Trans Tribulations: Fleeing Florida
Y’all, I had a weird fucking week.
The Advocate (the queer journalists, not the Louisiana ones) ran a profile of me. It was about being a trans teacher in Florida, and how I just can’t keep doing it. I only got interviewed because they saw my GoFundMe, but they did, so all of a sudden I’m getting interviewed by a national news outlet.
I don’t know what the numbers on that story looked like in the grand scheme of things, but enough people saw it to change my life. Because the thing about Florida education laws is that I was effectively closeted against my will. On the clock, I couldn’t self-advocate for my preferred pronouns at all, and to be safe I needed to avoid talking about being trans in almost all situations at work. Non-compliance meant losing my job and my teaching certificate. And I abided by those draconian, awful measures, for YEARS.
Now people know anyway.
And on the one hand, that’s good! I want to be out, I never wanted to hide who I was. But coworkers and current students and former students and parents of students and old friends and old acquaintances saw this story, and for each of them that saw the story, I will never get the chance to come out on my terms. My coming out to those people has become political, not personal, and I can’t help feeling like I’ve been robbed. Not by Christopher Wiggins, who wrote a great article. But by the fascists in Tallahassee who put me in this situation in the first place. I gave up something in going public with my story, and I suspect I’m just starting to see the full shape of what it was.

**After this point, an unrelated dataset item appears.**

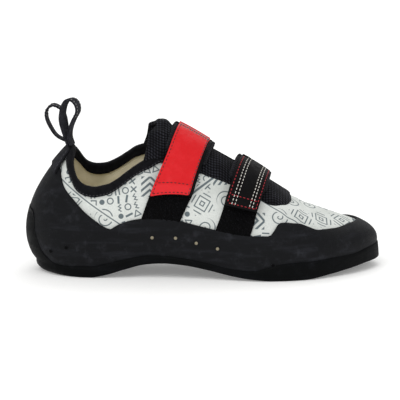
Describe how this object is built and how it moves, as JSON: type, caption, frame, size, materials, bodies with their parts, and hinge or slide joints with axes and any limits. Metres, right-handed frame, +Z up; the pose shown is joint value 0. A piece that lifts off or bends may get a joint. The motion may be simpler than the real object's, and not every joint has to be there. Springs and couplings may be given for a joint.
{
  "type": "climbing shoe",
  "caption": "Low rock-climbing shoe with a hollow patterned upper, rubber rand and smooth sole, heel pull loops and two hook-and-loop straps fastened over the tongue.",
  "frame": {"origin": "on the floor, under the middle of the whole shoe", "axes": "+X from heel to toe, +Y to the medial side, +Z up from the floor"},
  "size_m": [0.2598, 0.0948, 0.1284],
  "materials": {
    "sole_rubber": "smooth matt",
    "rand_rubber": "smooth matt",
    "footbed": "brushed",
    "upper_textile": "printed microfibre",
    "knit": "mesh knit",
    "tape": "folded tape",
    "webbing": "woven",
    "loop_pile": "looped pile",
    "elastic": "ribbed",
    "strap_red": "coated microfibre",
    "strap_black": "coated microfibre"
  },
  "bodies": {
    "root": {"outsole": "sole_rubber", "insole": "footbed", "upper": "upper_textile", "rand": "rand_rubber", "tongue": "knit", "collar_binding": "tape", "heel_tab": "webbing", "pull_loop_rear": "webbing", "pull_loop_front": "webbing", "loop_patch_rear": "loop_pile", "loop_patch_front": "loop_pile", "strap_base_rear": "elastic", "strap_base_front": "elastic", "strap_rear": "strap_red", "strap_front": "strap_black"}
  },
  "joints": []
}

The other big thing was that it drove donations to my fundraiser. As I type this, it’s raised a little over $9000, which is legitimately life-changing money for me. Lilly Wachowski donated $5000 by herself (When I found that out, I had to go lie down for a while). Regardless, my wife and I can actually afford to get out of Florida and move to Maryland like we wanted. We were working towards that, but now it’s actually real, so I should be happy about that at least, yeah?
But I’m not happy, at least not entirely. Because like…why do I get to be the lucky one? There are so many other girls (and guys, and enbies) that are just as worthy, if not more so. Probably a fair amount better suited to speak on behalf of an oppressed group. Why me? I’m a good teacher for sure, but it’s not like I’m particularly good at messaging. My most prominent social media post in the past year was about how I thought Ghost of Yotei needed more sapphic smooching. I’m nobody special, just an unserious goofball who was in the right place and the right time.
I believe that everyone is worthy of freedom and dignity, and so I think everyone is deserving of support that will help them actualize those things. But I don’t feel worthy of this.
Maybe it’s something akin to survivor’s guilt. I don’t know. But I do know that now I feel like I have to do something with this chance. I don’t want to just escape and live a quiet little life with my love. I want to escape and then make the world better for all the people who didn’t get lucky like me. I want to make it better for all the queer kids at my school who are about to lose another supportive teacher. I want to make it better for everyone feeling isolated because of government hate.
Because I didn’t deserve to get lucky and get to be the one special girl who gets out. I deserved to have my home state, the state that I love, treat me like a person. And so does everybody else.
But if you read this, find some other trans folks in Florida, and give what you can. Things are bad, and getting worse. They deserve the same chance I’m getting.